Comment by jackpirate 2 months ago

3 replies

> I can talk about concepts like "atoms" or "bacteria" or "black holes" with anyone, and they'll know what they are - even if their knowledge of those subjects isn't in depth.

I'm not convinced this is an unalloyed good. Knowing that a disease is caused by "bacteria" instead of "demons" isn't really helpful if you don't have a deep understanding of exactly what bacteria is. See, for example, all of the people who want antibiotics whenever they're sick for any reason. We've just replaced one set of weird beliefs in the general populace with another and given it a veneer of science.

rimunroe 2 months ago

> Knowing that a disease is caused by "bacteria" instead of "demons" isn't really helpful if you don't have a deep understanding of exactly what bacteria is.

This is a poor example. Even an incomplete image of the germ theory of disease is a massive improvement over thinking illness is caused by demons. An extremely superficial understanding of bacteria as "microscopic organisms which can make you sick" gives good justification why people should do things like wash their hands, cover their mouth when coughing, and not lick the railing on a subway.

digging 2 months ago

Knowing the difference between bacteria being living organisms and viruses being not-quite-alive does not qualify as a "deep understanding" though.

Further, the presence of people misunderstanding something that most of the population knows pretty well in no way makes teaching that subject to the population bad.

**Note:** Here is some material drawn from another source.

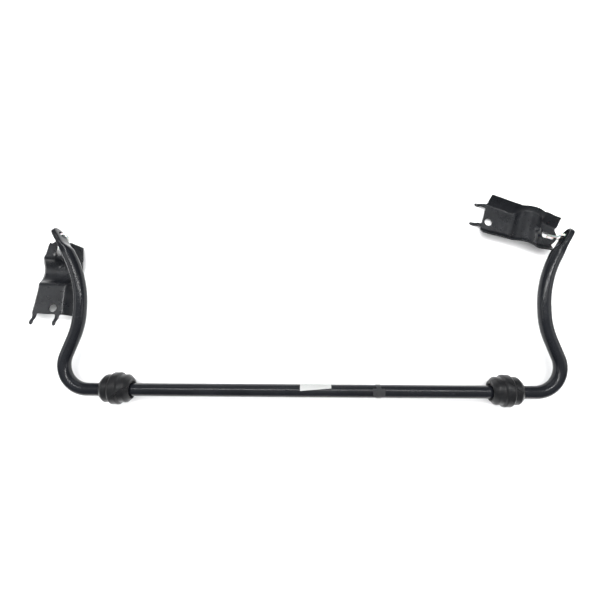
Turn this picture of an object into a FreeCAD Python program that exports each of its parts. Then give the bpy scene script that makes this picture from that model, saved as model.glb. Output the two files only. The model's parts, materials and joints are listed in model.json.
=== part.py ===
import FreeCAD, Part
import math
import os

# Front sway bar with its two bar bushings and its two bushing brackets, as supplied:
# each bracket is tied to the eye at the end of one arm. The brackets are a mirror pair;
# the right one lies on its foot side, the left one on its crown side.
# Frame: millimetres, +X along the bar, +Y from the bar towards the arm ends, +Z up.
# The part lies on the plane z = 0, and the origin is under the middle of the assembly.

Vector = FreeCAD.Vector

# ---------------------------------------------------------------- driving dimensions
bar_d = 25.0                 # spring steel bar
rib_d = 62.0                 # largest diameter of a bushing, which the bar lies on
shoulder_d = 54.0            # seat of the bushing in its bracket
bushing_offset = 2.5         # outer body towards the arms, off the bar's axis
bushing_face_d = 40.0        # flat end of the bushing
bushing_length = 58.0
bushing_chamfer = 8.0
rib_width = 14.0
bushing_x = 376.0            # middle of the bushing from the middle of the bar
liner_wall = 1.0
running_gap = 0.05           # liner on bar, radial
slit_width = 0.8
recess_d = 33.0              # counterbore in the inner end of the bushing
recess_depth = 4.0

corner_radius = 50.0         # bar to arm, on the centre line
corner_x = 434.7             # where the corner starts
toe_in = 20.0                # degrees that the arm leans inwards after the corner
lean_length = 35.0
inner_radius = 150.0         # bend that brings the arm upright again
upright_length = 8.0
sweep_radius = 215.0         # long outward sweep
sweep_turn = 31.0            # degrees
arm_rise = 6.0               # degrees, arms above the floor plane

paddle_thick = 11.0          # flattened arm end
paddle_height = 33.0
transition_length = 26.0
paddle_length = 34.5
neck_start_d = bar_d + 0.1   # just outside the bar's skin
section_points = 32
eye_d = 10.5
eye_from_tip = 16.0

sheet = 3.0                  # bracket steel
bracket_lift = 6.0           # foot plane above the floor
saddle_u = 92.0              # middle of the saddle
saddle_r = 27.3              # inner radius of the saddle
saddle_drop = 7.0            # centre of the saddle below the foot plane
saddle_half = 33.0           # half the width of the saddle, without its flared lips
lip_run = 10.0               # lip, outwards along the saddle's axis
lip_rise = 8.0               # lip, away from the saddle's axis
slot_u = 140.0
slot_length = 29.0
slot_width = 12.0
end_radius = 20.0            # rounded end, about the middle of the slot
square_end_u = 152.0         # full width of the plate up to here
half_width_start = 29.0      # flat part of the plate, at the hooks
half_width_saddle = 25.0
half_width_end = 22.0
flange_end_u = 150.0
flange_run = 17.0
flange_rise = 20.0
hole_d = 16.5
hole_u = 13.0
hole_v = -9.5
hook_v = (26.0, -21.0)
hook_width = 7.5
hook_reach = 24.0
hook_jog = 9.0               # length of the step in a hook
bead_r = 7.5                 # pressed bead from the crown down to the slot plate
bead_top = 32.0              # degrees short of the crown

bracket_right_start = (377.7, 373.0)
bracket_right_turn = -18.5   # degrees from +X
bracket_left_start = (-537.8, 149.0)
bracket_left_turn = 87.5

tie_r = 1.3                  # strap, as a round of the same strength
tie_bend = 2.5               # centre line radius at its corners
tie_gap = 3.0                # from the faces of the plate and the arm to the strap's centre line
tie_right_exit = 0.0         # degrees off the bracket's middle line where the strap rounds its end
tie_left_exit = -40.0
tie_head = (7.0, 5.0, 5.5)

sticker_x = 11.0
sticker_length = 60.0
sticker_turn = 108.0         # degrees round the bar
sticker_thick = 0.3
band_x = 132.0
band_length = 9.0
band_thick = 0.5
tag_length = 23.0
tag_width = 14.0
tag_thick = 1.2

# ---------------------------------------------------------------- worked out
bar_r = bar_d / 2
axis_z = rib_d / 2
X = Vector(1, 0, 0)
Y = Vector(0, 1, 0)
Z = Vector(0, 0, 1)
corner_turn = 90.0 + toe_in
crown_height = saddle_r + sheet + lip_rise - saddle_drop   # of a bracket, from its foot plane
rise = math.radians(arm_rise)
arm_up = Vector(0, -math.sin(rise), math.cos(rise))


def arm_plane(x, y):
    """Point of the arms' plane, which leans back from the bar's axis."""
    return Vector(x, y * math.cos(rise), axis_z + y * math.sin(rise))


def heading(angle):
    """Direction in the arms' plane, at an angle in degrees from the bar."""
    a = math.radians(angle)
    return arm_plane(math.cos(a), math.sin(a)) - arm_plane(0, 0)


def disc(centre, direction, radius):
    """Round face across a direction."""
    return Part.Face(Part.Wire(Part.makeCircle(radius, centre, direction)))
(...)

Your assertion would require that believing demons cause sickness actually has benefits we've lost.

iteria 2 months ago

But more people know what bacteria are at a baseline level and what they do with diseases than before when all we had were demons/bad humors/etc.

There are functionally illiterate people too in modern day and the average reading level is still elementary school level, but that's vastly better than before when the average person couldn't read at all.